The enhanced NIST security requirements would only apply to components on nonfederal systems that store, process or transmit CUI, or when designated in a critical program or high value asset. Crucially, while NIST's baseline cybersecurity requirements are mandatory for all defense contractors, agencies must be sure to specifically include the requirements for high value assets in any contracting or procurement documents.

Just what constitutes a critical program or high value asset (and by whom) is another complicating factor. The clearest definition comes from the Department of Homeland Security, which adopted the phrase in a Binding Operational Directive and has cycled through two iterations of a definition thus far, while leaving it largely up to agencies to identify specific assets that fit the bill.

"We're still refining [the definition], I don't know that that will ever be perfect," said Alan McClelland, an information security specialist at the Cybersecurity and Infrastructure Security Agency. "Really it's open to interpretation, the agencies determine themselves based on these definitions what their high value assets are."

While DHS has offered technical expertise to the endeavor, military assets are not covered under the agency's Binding Operational Directive or its definition, though McClelland said after his briefing that officials in both agencies are in discussions to cooperate and further align their efforts down the road.

A question of maturity

If the new NIST guidance is designed to scope out the technical requirements necessary to protect contractor systems, DOD's new Cybersecurity Maturity Model Certification program is a way to ensure that contractors are in fact complying. Rather than allow contractors to self-certify, the program will bring in third-party auditors to review contractor systems to ensure they're in fact implementing the protections they claim to the government.

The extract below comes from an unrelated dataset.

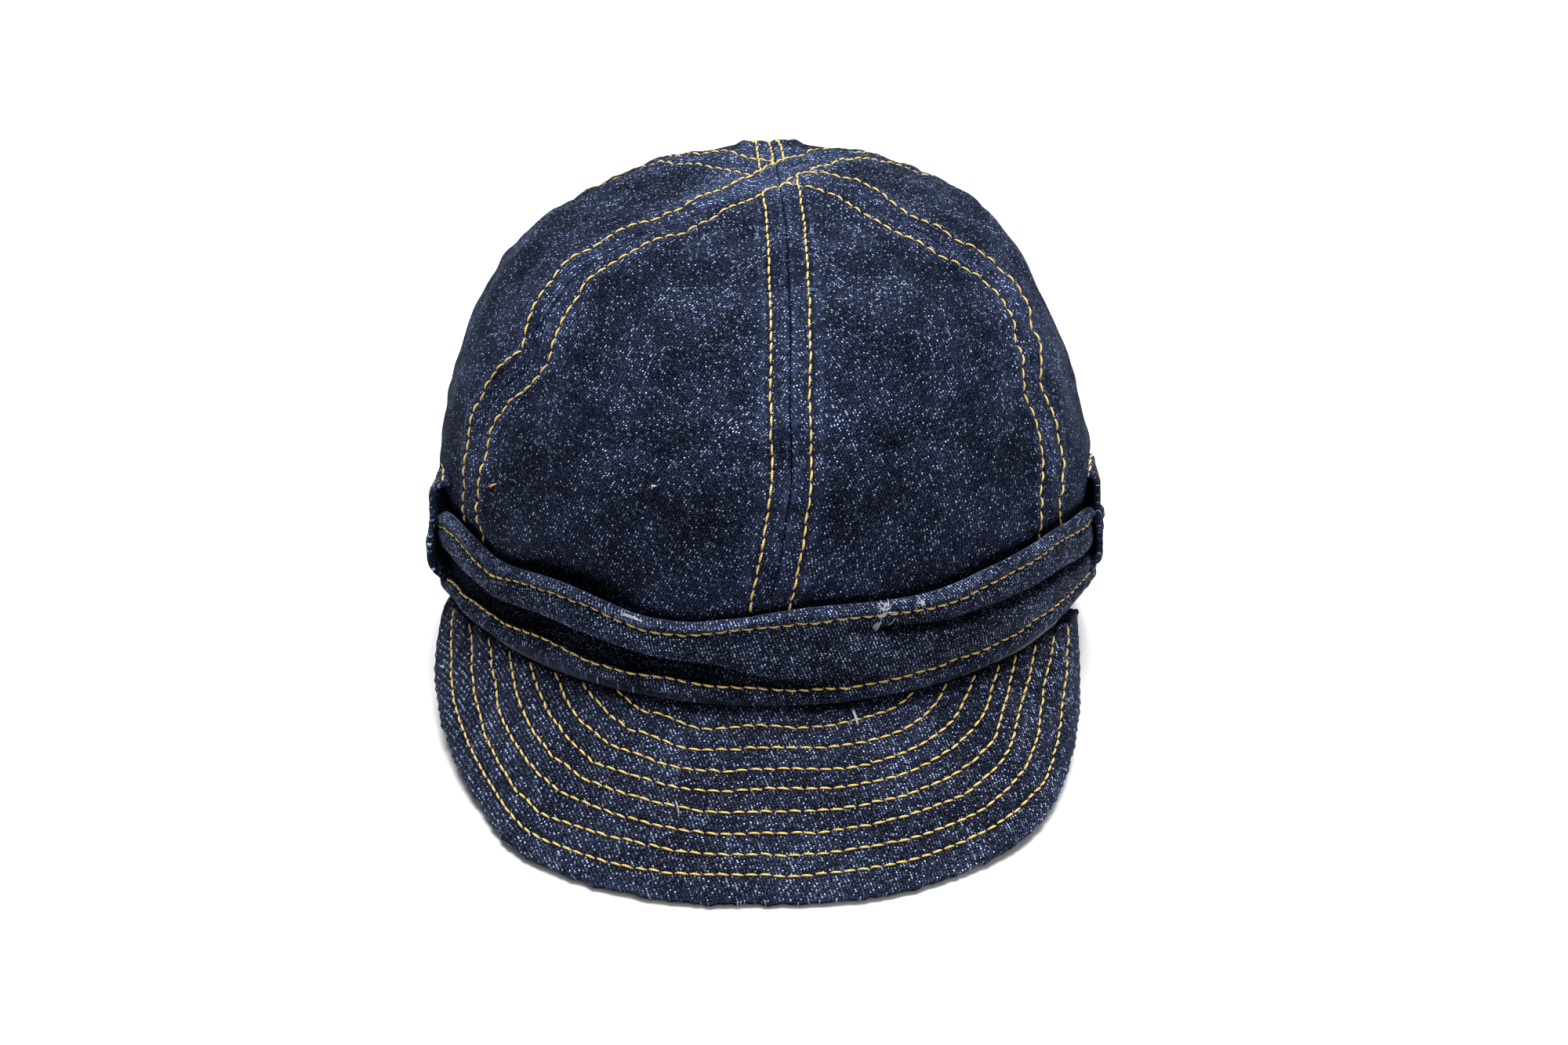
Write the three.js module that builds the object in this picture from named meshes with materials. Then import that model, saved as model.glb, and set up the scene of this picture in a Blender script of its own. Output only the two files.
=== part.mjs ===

The Pentagon's desire for a stricter compliance regime received a boost earlier this year when the federal government successfully convinced a judge to allow a lawsuit against contractor Aerojet Rocketdyne Holdings to proceed for claims it violated the Civil False Claims Act by misrepresenting compliance with NIST's baseline cybersecurity requirements listed in the Defense Federal Acquisition Regulation Supplement.

Like with NIST's new guidance, defense contractors and experts have also expressed anxiety about how the CMMC will work, how it will apply to their systems and whether the military can work out the kinks and confusion before a contractor's certification level begins affecting the kind of procurements it can pursue. The differing levels of maturity one can achieve (measured on a scale from 1-5) further clouds the picture as to what a particular contractor may need to do or implement to continue doing business with the military.

In addition, there are a number of contractors who may genuinely think they're compliant when they're not, a problem that again goes back to the general uncertainty and doubt that arises when general principles about security are applied to specific systems and programs in the defense contracting space.

Arrington was tapped by the Pentagon earlier this year to lead the CMMC and institute a broader cultural change among the defense contracting community. A former contractor, Arrington said she saw companies that falsely self-certified or embellished their compliance with contractor cybersecurity regulations in pursuit of business.

Those days must come to an end, she said, calling for the community to move away from its widespread fixation on cost, schedule and performance while ignoring security.

"It doesn't matter how much I pay for something if it's already been exfiltrated," Arrington said. "If I'm worried about getting it on time, but by the time I get it delivered to me it's worthless, why am I worrying about the schedule? Yeah, I wanted it to perform at this capacity, but if my adversaries already have it, they're outperforming me before I get there. We have to change the culture."

A version of this article first appeared on FCW, a partner site to Defense Systems.